Oh well...still have two loaves left. Sliced one up and buttered the slice for a tasting. Dang, it is good! Seriously good bread...a nice tight crumb, not too fluffy. Would make a great pizza crust too.

Recommendations? Cut down the semolina by 1/2 cup, form the loaves on the the last day instead of the second. Definitely make often! This is some good bread, folks.
post #7 of 14
Now that looks awesome there Rivet. I'm really glad you didn't give up. My wife just started making bread again so I'll have to give her this recipe and see what happens. Better yet why don't you just write all your recipes down you know in book fashion and sent it to me. I think it would make a great read.
Thats it a Rivet cook bookPDT_Armataz_01_37.gifPDT_Armataz_01_34.gifpoints.gifsee they even like it too
post #8 of 14
beautiful stuff, rivet!
post #9 of 14
Man that bread looks good, love the shot with the melting butter.
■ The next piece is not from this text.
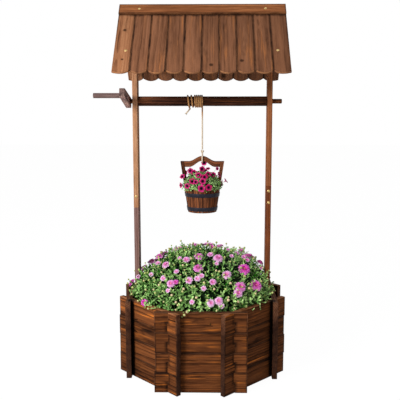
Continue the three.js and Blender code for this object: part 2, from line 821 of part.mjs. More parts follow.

Glad it was more aesthetically pleasing this time around.
My bread baking experience isn't much more than tossing the ingredients into the bread machine and hitting the start button, then the next day "Look what I made biggrin.gif"
post #10 of 14
That is some beautiful bread! Nice job.
post #11 of 14
Great Looking Bread Rivet... PDT_Armataz_01_37.gif

Where can I find the Recipe?
post #12 of 14
Thread Starter 

Here ya go!

Roo-B-Que’s Three Day Panne Siciliano

Pre ferment

1 1/8 Cup (5 oz) Unbleached All Purpose Flour
1 1/8 Cup (5 Oz) Unbleached Bread Flour
3/4 tsp (.19 oz) Salt ( I use Sea or Kosher Salt)
2 pkgs Yeast (NOT the instant rise kind. Regular yeast)
3/4 +/- 2 Tbsp. (6-7 oz.) water, room temp.

I mixed all of the dry ingredients and then added the water mixing until all flour was incorporated about 1 minute.

Then I kneaded the dough for 4-6 minutes and placed in a greased bowl until 1 1/2 times original size. About 1 hour.

After the first raise, I gently kneaded to degas slightly and then
placed in a greased bowl overnight in the fridge

The next day I removed the preferment form the fridge and cut into 10
pieces. And allowed to sit on the counter for an hour to knock off the

From there I mixed

1 3/4 C (8 oz) Bread Flour
1 3/4 C (8 )z Semolina Flour
1 1/4 tsp (.31 oz) Salt
2 pkgs regular Yeast
2 tsp (1 oz) Olive Oil
1 Tbsp (.75) Honey
1 1/4 - 1 1/2 (10 - 12 oz) water, room temp

I mixed the dry ingredients well then add the pre ferment and then the
liquid ingredients. Start by using 1 cup water and then drizzle in
enough to mix all together well and form a ball

Then knead until a nice elastic dough is achieved, it should be tacky
but not sticky. Set in a greased bowl at room temp until double. Cover with plastic wrap and put back in fridge.

Day three remove the bread from the frdige and let come up to room temp- it might take a couple hours. I cut the dough into 6 pieces, let them warm up, then combine 2 pcs each and put them into loaf pans to rise. Give the metal loaf pans a generous shot of PAM before you put them in. Then cover the pans with a cotton cloth and put in a warm place to rise.

Once double, preheat your oven to 525F or the max. Mine only goes to 500F. Place a HEAVY DUTY pan or cast iron skillet on the floor of or the very top rack of your oven during preheat. Once the oven has reached temp, place the bread in the oven and then pour one cup warm water into the pan or skillet and close the
door. (If you have a glass window in your oven door place towel over
the glass when pouring the water to avoid breaking the glass, remove
befor closing the oven door) After closing the oven door, wait 30 secs
and then open the door and spray the sides of the oven walls with
water, shooting over the loaves if possible. Repeat this 2 more times
in 30 second intervals. After the last blast remove the pan or skillet
and turn down your oven to 450 and bake until golden brown on top and ready.
post #13 of 14
Nice looking bread.... have to give that a try Thanks.
post #14 of 14
looks like it has some great texture!